In the ideal scenario for the club, Vancouver finds a promising teenager within western Canada, recruits that player and trains them within their residency structure. This allows total control over the player’s development and should hypothetically lead to better results than picking a player in his early 20s who has often been left to the American college system, which critics suggest is not the ideal environment for developing elite professional players.
“We spend a lot of money on our [residency] program, and we want to develop our own players,” said Robinson. “We’ve got some exciting 16, 17 year old kids, and there’s also the possibility of one of our USL players stepping up. They’re going to be given a chance in pre-season as well. There’s three or four that I quite fancy in that team as well that will be given a chance.
“It’s down to them to stake their claim to get into the [MLS] squad. The draft is a very important component, but it is not the only component, which I think is important to say.”
Like many MLS teams, the Whitecaps’ experience at the SuperDraft has been mixed.
Omar Salgado, drafted first overall in 2011 while only 17 years old, is largely viewed as a bust from a Vancouver standpoint. He scored just one goal and was largely a peripheral player over an injury riddled four seasons with the club.
Drafted at the No. 2 slot the following year, Darren Mattocks is more complicated case. He burst onto the scene by scoring six goals in his first nine MLS appearances, before falling into the role as more of a squad player. Interestingly he has enjoyed recent success at international level and may have some transfer or trade value as a result.

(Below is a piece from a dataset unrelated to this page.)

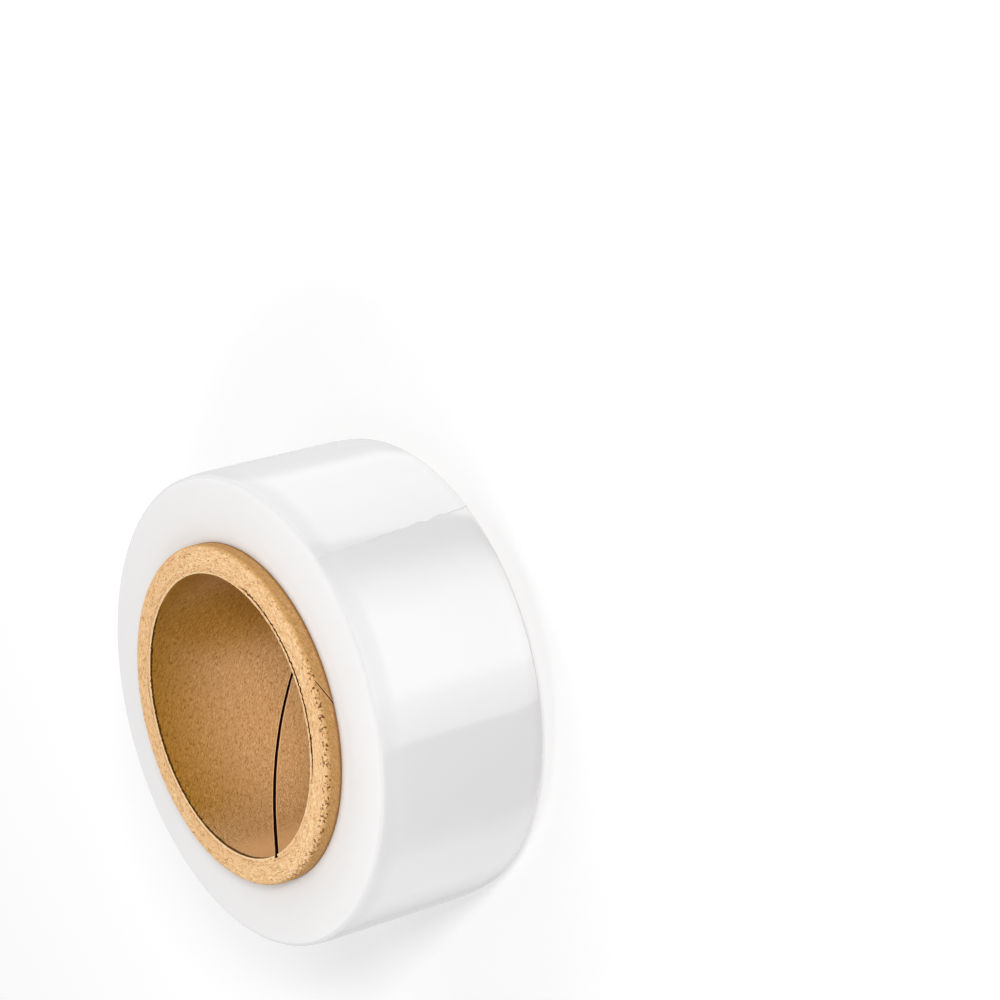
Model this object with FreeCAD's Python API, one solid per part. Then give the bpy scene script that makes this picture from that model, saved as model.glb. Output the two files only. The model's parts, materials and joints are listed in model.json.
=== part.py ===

With more than 100 matches played in various competitions for the club since being drafted, it’s difficult to call the player a complete bust.
More recently, Kekuta Manneh (2013, fourth overall) and Tim Parker (2015, 13th overall) became starters by the time last season’s playoffs rolled around, and both are likely to feature for the U.S. national team in the coming years.
This time around, barring a trade, the Whitecaps will be picking at No. 16, which is the club’s lowest ever first pick in a draft since entering the league.
That’s been prompting speculation Robinson is considering making a deal to pick higher up.
“There is a possibility,” Robinson answered when asked about whether he’s considering a trade. “Obviously you can move up or you can move down. With that, you’ve got to give up something if you’re low, and if you’re high, you’re going to end up getting something.
“We’ll just assess the situation when we’re down there…because of where we are in the draft, it’s going to be taken out of our hands at the start of it slightly, but if we feel it’s right to move up, we will without a doubt.”